Годы и годы, бродя по зданию, Гарт изучал пустующие помещения и закутки монастыря, рисуя в воображении цеха с огромными чанами, котлами и контейнерами для сусла; бочки с солодом, сушильни, линии разливки по бутылкам, а еще склад и конторские помещения.

Внизу, в кладовке два на два метра, Гарт ощущал аромат прошлого, таинственные запахи, напоминавшие ему о романах Чарлза Диккенса, которые он прежде читал Канше, а теперь ему оставалось получать от них удовольствие в одиночестве. Гарт скрывал этот приют даже от Терезы и Эдуарда.

Но как только он завершит работу над своим проектом, нужда в скрытности отпадет.

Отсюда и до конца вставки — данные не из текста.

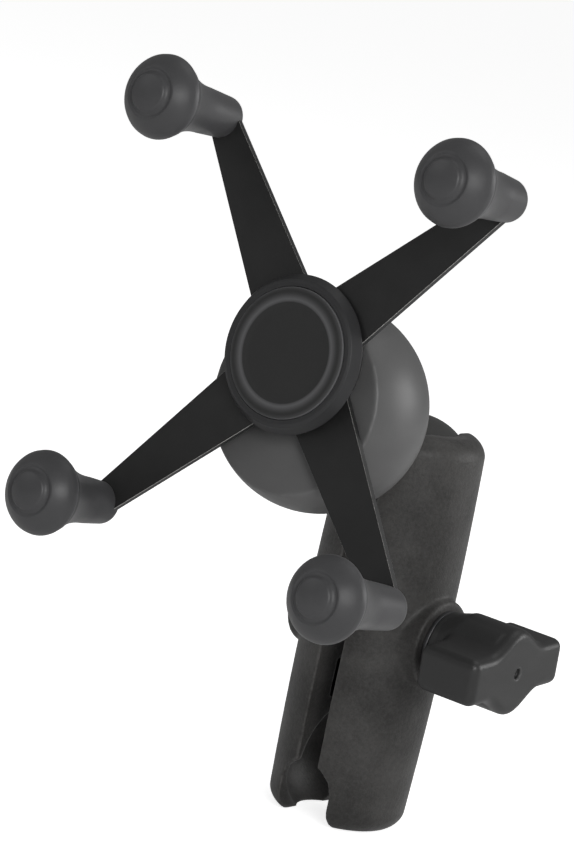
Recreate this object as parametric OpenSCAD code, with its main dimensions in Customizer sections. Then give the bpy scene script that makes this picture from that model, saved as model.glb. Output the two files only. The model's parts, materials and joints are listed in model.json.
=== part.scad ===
// Spring-loaded phone cradle on a ball-ended clamp arm.
// Row frame: origin at the centre of the empty lower ball socket, +Z up the arm,
// +X towards the clamp knob, -Y towards the person who looks at the phone.

/* [Ball and arm] */
// Diameter of the balls that the arm clamps
ball_d = 25.4; // [24:0.1:31]
// Distance between the two socket centres
arm_pitch = 62; // [50:0.5:90]
// Wall between a socket and the outside of the arm at its middle
arm_wall = 2.1; // [1.8:0.1:5]
// How much slimmer the arm is at each end than at its middle, on the diameter
arm_barrel = 1.8; // [0.5:0.1:2.4]
// How far a clamped ball stands out past the end of the arm
ball_proud = 2.3; // [1.4:0.1:3.6]
// Radius of the rounded end corners of the arm
arm_corner = 4.6; // [2:0.1:6]
// Gap between the two arm halves when they are clamped
arm_gap = 4.9; // [3:0.1:6]
// Clearance between a ball and its socket
socket_gap = 0.06; // [0.02:0.01:0.1]
// Play on each side of the ball's neck in the slot that it swings in
neck_play = 0.85; // [0.5:0.05:2]
// How far past the socket centre the round end of that slot is centred
slot_in = 3.5; // [2:0.1:5]

/* [Clamp bolt and knob] */
// Diameter of the clamp bolt
bolt_d = 6.35; // [5:0.05:8]
// Diameter of the bolt's round head
bolt_head_d = 12.6; // [10:0.1:13]
// Height of the bolt's round head
bolt_head_h = 2.6; // [2:0.1:3.5]
// Diameter of the round boss on each arm half
boss_d = 18.4; // [16:0.2:20]
// How far each boss stands proud of the arm
boss_h = 1.4; // [0.8:0.1:3]
// Thickness of the steel washer under the knob
washer_t = 0.9; // [0.6:0.1:1.5]
// Length of the knob's wing
wing_l = 32; // [26:0.5:40]
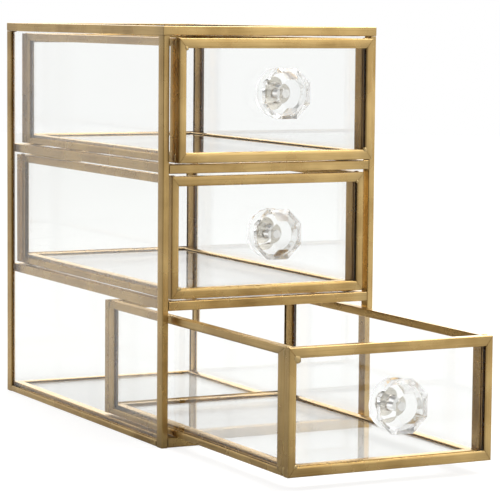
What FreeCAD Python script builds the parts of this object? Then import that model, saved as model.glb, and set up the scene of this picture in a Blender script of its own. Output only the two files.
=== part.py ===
import FreeCAD, Part
import math
import os

# Three-drawer organizer of glass panes in soldered brass channel, in millimetres.
# Frame: X to the right seen from the front, Y to the back, Z up. The origin is the middle of
# the cabinet's front bottom edge, on the surface that the cabinet stands on.

# Brass strip and glass
strip = 0.7               # thickness of the brass strip that every channel is folded from
cement = 0.1              # film of glazing cement on each side of a pane
edge_gap = 0.3            # room between a pane's edge and the bottom of its groove
wall_glass = 1.8          # glass of the cabinet's sides and back
shelf_glass = 3.0         # glass of the top, the shelves and the drawers
floor_glass = 3.5         # glass of the cabinet's floor
bend_radius = 0.45        # outer radius of a fold along a post or a sill
fold_bevel = 0.4          # the same fold on a channel that goes round a pane, as a flat bevel
mitre_gap = 0.2           # hairline between the channel's legs at a folded corner
mitre_start = 0.2         # the cutter for it starts this share of its run before the corner

# Cabinet
cabinet_width = 115.4
cabinet_depth = 200.0
bay_height = 60.7         # clear height between two shelves
bay_count = 3
post_depth = 6.0          # width of a post seen from the side
shelf_leg = 4.8           # width of a shelf channel's legs over the glass
sill_height = 3.1         # height of the channel at the foot of an upright pane
shelf_back_gap = 0.2      # room between a shelf and the back pane

# Drawers
drawer_lift = 0.8         # running clearance between a drawer and the shelf under it
bottom_headroom = 2.7     # room between each drawer and the shelf over it, as the drawers
middle_headroom = 1.3     # were soldered by hand
top_headroom = 1.1
drawer_side_room = 2.0    # room between a drawer and the posts, on each side
drawer_back_room = 1.9    # by how much a drawer is shorter than its bay
stile_width = 3.7         # face width of the uprights of the front and rear frames
rail_width = 4.7          # face height of the rails of the front and rear frames
side_stile_width = 6.4    # width of the uprights of the side frames
side_top_width = 3.8      # height of the side frames' top rails
side_bottom_width = 3.2   # height of the side frames' bottom rails
base_leg = 4.8            # width of the drawer floor's channel over the glass
top_pull = 6.5            # how far the top drawer stands out of the cabinet's front
middle_pull = -1.0        # the middle drawer stands a little behind the front
bottom_pull = 118.1       # the bottom drawer is pulled open

# Knob, its screw and washer
bottom_knob_rise = 0.8    # height of the knob's axis above the middle of each drawer's front,
middle_knob_rise = 0.9    # as the holes were drilled by hand
top_knob_rise = 3.4
flange_radius = 12.0
flange_thickness = 1.6
waist_radius = 8.2
waist_height = 3.6        # from the glass to the narrowest place
girdle_start = 7.5        # from the glass to the widest place
girdle_end = 10.4
girdle_width = 24.2       # across the flats of the eight-sided head
table_width = 13.6        # across the flats of the flat front of the head
knob_height = 15.0
facet_count = 8
screw_radius = 2.0        # M4 screw, drawn without its thread
screw_bite = 4.5          # length of screw inside the knob
hole_clearance = 0.4      # radial room round the screw in the glass
screw_fit = 0.05          # radial room round the screw in the knob and the washer
screw_head_radius = 3.8
screw_head_height = 2.4
screw_head_bevel = 0.9
driver_slot_width = 1.0
driver_slot_depth = 1.1
washer_radius = 5.0
washer_thickness = 0.8

# Tolerance for picking edges, and a whole turn in degrees
touching = 1e-6
full_turn = 360

# Sizes that follow from those above
wall_channel = wall_glass + 2 * cement + 2 * strip
shelf_channel = shelf_glass + 2 * cement + 2 * strip
floor_channel = floor_glass + 2 * cement + 2 * strip
frame_top = floor_channel + bay_count * bay_height + (bay_count - 1) * shelf_channel
inner_half = cabinet_width / 2 - wall_channel
back_pane_front = cabinet_depth - strip - cement - wall_glass
shelf_depth = back_pane_front - shelf_back_gap
pane_foot = strip + edge_gap
drawer_width = 2 * (inner_half - drawer_side_room)
drawer_depth = back_pane_front - drawer_back_room
bottom_drawer_height = bay_height - drawer_lift - bottom_headroom
middle_drawer_height = bay_height - drawer_lift - middle_headroom
top_drawer_height = bay_height - drawer_lift - top_headroom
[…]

Даже в раннем детстве его завораживали предметы искусства, картины и скульптуры, заполнявшие монастырскую библиотеку, трапезную, ниши в коридорах. Краски казались Гарту такими сочными, линии статуй такими совершенными, детали такими выпуклыми.

Он мог целый час любоваться очертаниями одной скульптуры, а Эдуарду надоедало смотреть на нее через минуту, ведь он видел только то, что бросалось в глаза, не в состоянии уловить ничего больше. Сегодня Эдуард ушел с Дарагоном и, конечно, не удержится от какой-нибудь хвастливой и дерзкой выходки.

Тереза провела день в библиотеке. Она лучше других поймет властный зов искусства, подумал Гарт, и первой он покажет картину ей.

Стремясь отплатить за доброту Мягкой Скалы и других расщепленцев, Гарт задумал расписать стены кладовки. Его воображение сотворило чудесные панно, основанные на том, что ему было известно об истории Опадающих Листьев.

Он разыскал все, что мог, о старинных пивоварнях, добавляя подробности, взятые из романов XIX века. Пренебрегая неровностями штукатурки и кирпичей, написал зимний пейзаж. Запряженные лошадьми подводы нагружались большими бочками с элем, сваренным монахами-траппистами в коричневых одеяниях, стоявшими у погрузочного пандуса. Дородные мужчины в цилиндрах пели рождественские песни под газовым фонарем возле надземной железной дороги.

Каждую деталь Гарт выписал настолько правдоподобно, насколько сумел, с увлечением истинного художника, но без практических навыков. Он работал над панно несколько недель. Вначале он задумал только одну идиллическую сценку, употребив несколько банок с краской, которые сумел отыскать. Но в процессе работы он придумывал все новые и новые подробности: совсем другие фигуры, другие здания, лишь слегка замаскированные изображения современных небоскребов, которые видел из монастырских окон. Он все время собирался наложить заключительные мазки, признать свое панно завершенным. Но тут же ему в голову приходила еще одна идея, потом еще одна.

В сиянии светочерепицы Гарт принялся за работу, макая кисти в завихрения красок. Он целиком ушел в мир своего воображения, даруя жизнь волшебной панораме. Он прямо-таки ощущал запах мокрого снега, лошадей, душистого эля, льющегося в дубовые бочонки…

— Не верю своим глазам! — произнес жесткий мужской голос, и от неожиданности Гарт выронил кисть. — Юноша, во что ты превратил эту комнату?